Both end lines count: copy exactly from the line that contains "failed = [item.Name" to the line that contains "bpy.data.objects.remove(obj)", and only those lines.

Data provided

..........

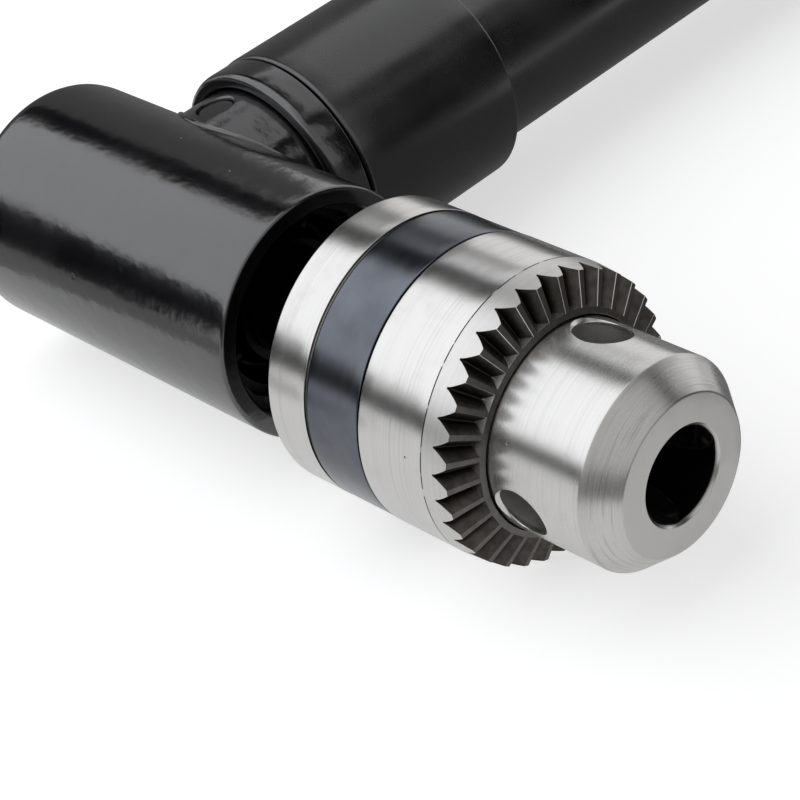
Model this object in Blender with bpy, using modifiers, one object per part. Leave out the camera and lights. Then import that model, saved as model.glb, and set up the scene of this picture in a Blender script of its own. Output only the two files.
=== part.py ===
"""Right angle drill adapter: a key chuck driven through a pair of bevel gears.

The output axis and the arm axis cross at right angles. Every piece is laid out from that
crossing point, along the output axis (+X, towards the chuck nose) or along the arm axis
(+Y, towards the shank), and one empty then puts the finished tool on its resting plane.
Profiles are lists of (distance along the axis, radius), from the far end down the outer
side and back along the inner side. A third value eases that corner.
"""

import math

import bmesh
import bpy
from mathutils import Matrix, Vector

MM = 0.001

# Clearances
FIT = 0.2 * MM  # between pieces that are pressed, screwed or stacked together
RUN = 0.3 * MM  # between pieces that move past each other

# Size of the empties that mark the axes
AXIS_MARK = 10.0 * MM

# Bearing radii, widths and balls
FRONT_BORE = 5.0 * MM
FRONT_OUTER = 13.0 * MM
FRONT_WIDTH = 8.0 * MM
FRONT_BALL = 2.38 * MM
REAR_BORE = 3.0 * MM
REAR_OUTER = 9.5 * MM
REAR_WIDTH = 6.0 * MM
REAR_BALL = 1.75 * MM
NECK_BORE = 4.0 * MM
NECK_OUTER = 11.0 * MM
NECK_WIDTH = 7.0 * MM
NECK_BALL = 1.98 * MM
BALL_COUNT = 7

# Race lands, cage height and cage width, as shares of the ball's radius
LAND_SHARE = 0.62
CAGE_HEIGHT_SHARE = 0.28
CAGE_WIDTH_SHARE = 0.42

# Mitre gears, with the depths below and above the pitch cone in modules
GEAR_TEETH = 16
GEAR_MODULE = 1.125 * MM
GEAR_FACE = 4.2 * MM
GEAR_PRESSURE_ANGLE = math.radians(20.0)
GEAR_ROOT_RATIO = 1.25
GEAR_CUT_RATIO = 1.35
GEAR_BACKLASH = 0.3 * MM
GEAR_WEB = 1.0 * MM
GEAR_HUB_LENGTH = 3.3 * MM
OUTPUT_HUB_WALL = 2.6 * MM
PINION_HUB_WALL = 2.1 * MM
OUTPUT_SEAT_STEP = 0.8 * MM
GEAR_PIN_RADIUS = 1.0 * MM
GEAR_PIN_BEHIND = 0.25 * MM  # from the middle of the hub, towards its back

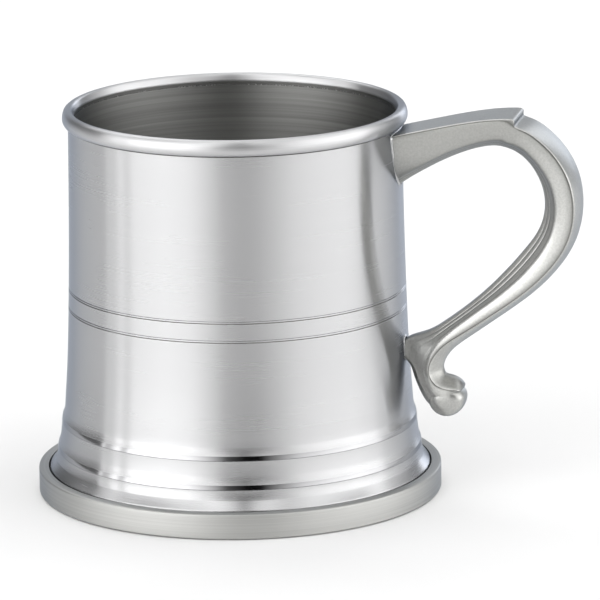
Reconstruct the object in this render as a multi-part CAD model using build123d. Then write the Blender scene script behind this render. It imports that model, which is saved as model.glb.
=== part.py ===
from build123d import *
import os

# A one-pint pewter tankard, in millimetres.
# Origin: on the tankard's axis, in the plane it stands on.  +Z is up, the handle points to +X,
# and the XZ plane is the handle's plane of symmetry.

os.makedirs("parts", exist_ok=True)

# ---------------------------------------------------------------- driving dimensions
HEIGHT = 106.0              # rim crest above the table
FOOT_RADIUS = 55.0          # outside of the foot ring
FOOT_RING_BORE = 46.5
FOOT_RING_TOP = 6.8
FOOT_RING_SEAT = 6.3        # rebate that the skirt stands in
FOOT_RING_EDGE = 0.6        # rounding of the ring's upper corner
SKIRT_RADIUS = 51.9         # lowest lip of the stepped skirt
SEAT_CLEARANCE = 0.35       # dark gap between the skirt and the ring

# stepped skirt, from the foot upwards: lip radius, lip height, then the radius and height
# at which the cove above that lip has straightened into plain wall
SKIRT_STEPS = [(51.9, 6.9, 50.1, 9.4), (49.75, 13.3, 48.8, 15.7), (48.5, 20.95, 47.55, 23.2)]
RISER_HEIGHT = 1.2          # short upright face below the two upper lips
RISER_LIP = 0.12            # how far such a face stands out from the wall below it

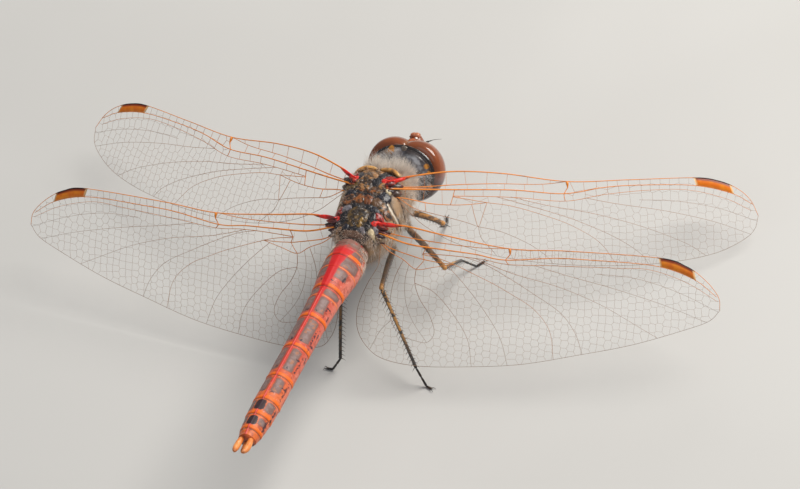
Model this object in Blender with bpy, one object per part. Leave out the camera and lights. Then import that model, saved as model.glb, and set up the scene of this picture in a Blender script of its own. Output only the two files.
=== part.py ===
"""A male variegated meadowhawk dragonfly at rest, at life size, as faceted solids.

All sizes are in millimetres and are scaled to metres when a mesh is made. The body frame has +X to
the animal's left, +Y towards its tail and +Z up, with its origin midway between the four wing bases.
An empty tilts that frame so that the tail is raised, and lifts it until the feet stand at Z = 0.
"""
import math

import bpy
import bmesh
from mathutils import Matrix, Vector

MM = 0.001
GAP = 0.1                    # clearance between neighbouring pieces
LIMB_RADIUS = 0.26           # thinnest leg and feeler
WING_THICKNESS = 0.5

BODY_TILT = 10.0             # degrees that the tail is raised
BODY_HEIGHT = 10.78          # wing-base origin above the floor
BODY_SHIFT_X = 0.03          # centres the bounding box on the world origin
BODY_SHIFT_Y = -8.69

HEAD_PLACE = (-0.22, -8.66, -2.52)
HEAD_YAW = -2.5              # degrees, turned to the animal's right
HEAD_PITCH = 27.7            # degrees, face lowered
HEAD_ROLL = -1.4             # degrees, right side lowered

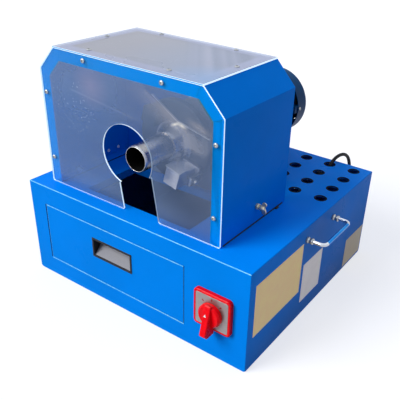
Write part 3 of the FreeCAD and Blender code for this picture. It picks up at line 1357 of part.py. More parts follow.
def make_cable_clamp():
    """Clamp on a strap under the deck, which takes the pull of the mains lead."""
    x, y, z = CABLE_ROUTE[0]
    start = FreeCAD.Vector(x, y, z)
    direction = (FreeCAD.Vector(*CABLE_ROUTE[1]) - start).normalize()
    side = value("ClampSide")
    strap = value("ClampStrap")
    foot = value("ClampFoot")
    back = y - value("ClampBack")
    top = value(f"{DECK} - SheetThickness")
    low = z - value("ClampDrop")
    block = Part.makeCylinder(side / 2, side, start - direction * side, direction)
    upright = Part.makeBox(side, strap, top - low, FreeCAD.Vector(x - side / 2, back - strap, low))
    flange = Part.makeBox(side, foot, strap, FreeCAD.Vector(x - side / 2, back - foot, top - strap))
    item = doc.addObject("Part::Feature", "cable_clamp")
    item.Shape = block.fuse([upright, flange]).removeSplitter()
    keep("cable_clamp", item)


make_deck()
make_front_panel()
make_side_panel("left_side_panel", -1)
make_side_panel("right_side_panel", 1)
make_rear_panel()
make_bottom_plate()
make_runner("left_runner", -1)
make_runner("right_runner", 1)
make_drawer()
make_switch()
make_handle("right", 1)
make_handle("left", -1)
make_gear_case()
make_case_cover()
make_bearing("front_bearing", f"{CASE_FRONT} + BossRise")
make_bearing("rear_bearing", "CaseRear - BearingLip")
make_gears()
make_spindle()
make_mandrel()
make_knife_guide()
make_knife_arm()
make_adjusting_screw()
make_balance()
make_motor()
make_terminal_box()
make_hood_wall("hood_left_wall", -1)
make_hood_wall("hood_right_wall", 1)
make_front_frame()
make_rear_frame()
make_windows()
make_hinge("front", "HingeFrontY")
make_hinge("rear", "HingeRearY")
make_latch()
make_cable()
make_cable_clamp()
doc.recompute()

failed = [item.Name for item in doc.Objects if "Invalid" in item.State or "Error" in item.State]
if failed:
    raise RuntimeError(f"objects that failed: {failed}")
for label, item in nodes.items():
    if item.Shape.isNull() or not item.Shape.isValid():
        raise RuntimeError(f"{label} has no valid shape")
for label, item in nodes.items():
    item.Shape.exportStep(f"parts/{label}.step")
print(len(nodes), "nodes")
for label, item in nodes.items():
    extent = item.Shape.BoundBox
    print(f"{label:24s} solids {len(item.Shape.Solids)} volume {item.Shape.Volume:10.0f}",
          f"x {extent.XMin:7.1f} {extent.XMax:7.1f} y {extent.YMin:7.1f} {extent.YMax:7.1f}",
          f"z {extent.ZMin:7.1f} {extent.ZMax:7.1f}")
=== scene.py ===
"""Looks of the hose skiving machine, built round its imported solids. Metres, Z up, front to -Y."""

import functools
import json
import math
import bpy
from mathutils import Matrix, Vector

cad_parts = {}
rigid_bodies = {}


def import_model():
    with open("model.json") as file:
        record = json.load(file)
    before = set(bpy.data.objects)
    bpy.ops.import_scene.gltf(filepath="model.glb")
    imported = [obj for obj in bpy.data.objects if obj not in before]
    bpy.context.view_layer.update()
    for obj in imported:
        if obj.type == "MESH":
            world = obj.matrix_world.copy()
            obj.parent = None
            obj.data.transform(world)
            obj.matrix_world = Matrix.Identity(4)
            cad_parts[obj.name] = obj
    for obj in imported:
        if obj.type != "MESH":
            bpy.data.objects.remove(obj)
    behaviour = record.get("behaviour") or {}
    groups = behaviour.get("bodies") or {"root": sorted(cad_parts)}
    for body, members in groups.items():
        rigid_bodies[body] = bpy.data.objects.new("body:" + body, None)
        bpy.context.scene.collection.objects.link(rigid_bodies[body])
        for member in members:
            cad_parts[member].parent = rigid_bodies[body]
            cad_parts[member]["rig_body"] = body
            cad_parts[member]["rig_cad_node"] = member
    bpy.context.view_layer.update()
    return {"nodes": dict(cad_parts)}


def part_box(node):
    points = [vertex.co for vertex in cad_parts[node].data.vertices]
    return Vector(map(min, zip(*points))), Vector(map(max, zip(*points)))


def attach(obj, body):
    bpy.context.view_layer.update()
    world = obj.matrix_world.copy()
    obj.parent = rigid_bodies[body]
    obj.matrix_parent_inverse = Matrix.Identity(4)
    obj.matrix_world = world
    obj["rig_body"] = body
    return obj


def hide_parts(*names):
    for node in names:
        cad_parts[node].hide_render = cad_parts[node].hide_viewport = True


bl_info = {
    "name": "Hose skiving machine",
    "version": (1, 0, 0),
    "blender": (4, 5, 0),
    "location": "3D View > Sidebar > Skiver",
    "description": "Dresses the packed solids of a bench hose skiving machine and sets its stage",
    "category": "Object",
}

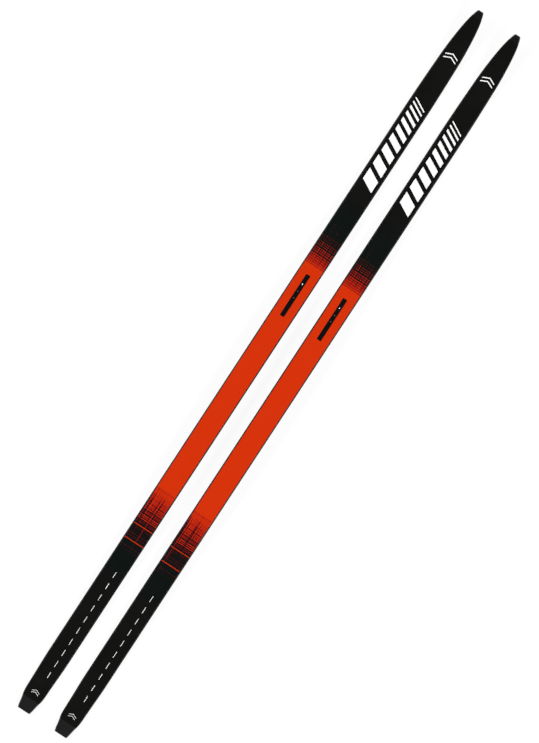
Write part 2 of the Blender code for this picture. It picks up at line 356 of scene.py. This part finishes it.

..........

Exercise output
failed = [item.Name for item in doc.Objects if "Invalid" in item.State or "Error" in item.State]
if failed:
    raise RuntimeError(f"objects that failed: {failed}")
for label, item in nodes.items():
    if item.Shape.isNull() or not item.Shape.isValid():
        raise RuntimeError(f"{label} has no valid shape")
for label, item in nodes.items():
    item.Shape.exportStep(f"parts/{label}.step")
print(len(nodes), "nodes")
for label, item in nodes.items():
    extent = item.Shape.BoundBox
    print(f"{label:24s} solids {len(item.Shape.Solids)} volume {item.Shape.Volume:10.0f}",
          f"x {extent.XMin:7.1f} {extent.XMax:7.1f} y {extent.YMin:7.1f} {extent.YMax:7.1f}",
          f"z {extent.ZMin:7.1f} {extent.ZMax:7.1f}")
=== scene.py ===
"""Looks of the hose skiving machine, built round its imported solids. Metres, Z up, front to -Y."""

import functools
import json
import math
import bpy
from mathutils import Matrix, Vector

cad_parts = {}
rigid_bodies = {}


def import_model():
    with open("model.json") as file:
        record = json.load(file)
    before = set(bpy.data.objects)
    bpy.ops.import_scene.gltf(filepath="model.glb")
    imported = [obj for obj in bpy.data.objects if obj not in before]
    bpy.context.view_layer.update()
    for obj in imported:
        if obj.type == "MESH":
            world = obj.matrix_world.copy()
            obj.parent = None
            obj.data.transform(world)
            obj.matrix_world = Matrix.Identity(4)
            cad_parts[obj.name] = obj
    for obj in imported:
        if obj.type != "MESH":
            bpy.data.objects.remove(obj)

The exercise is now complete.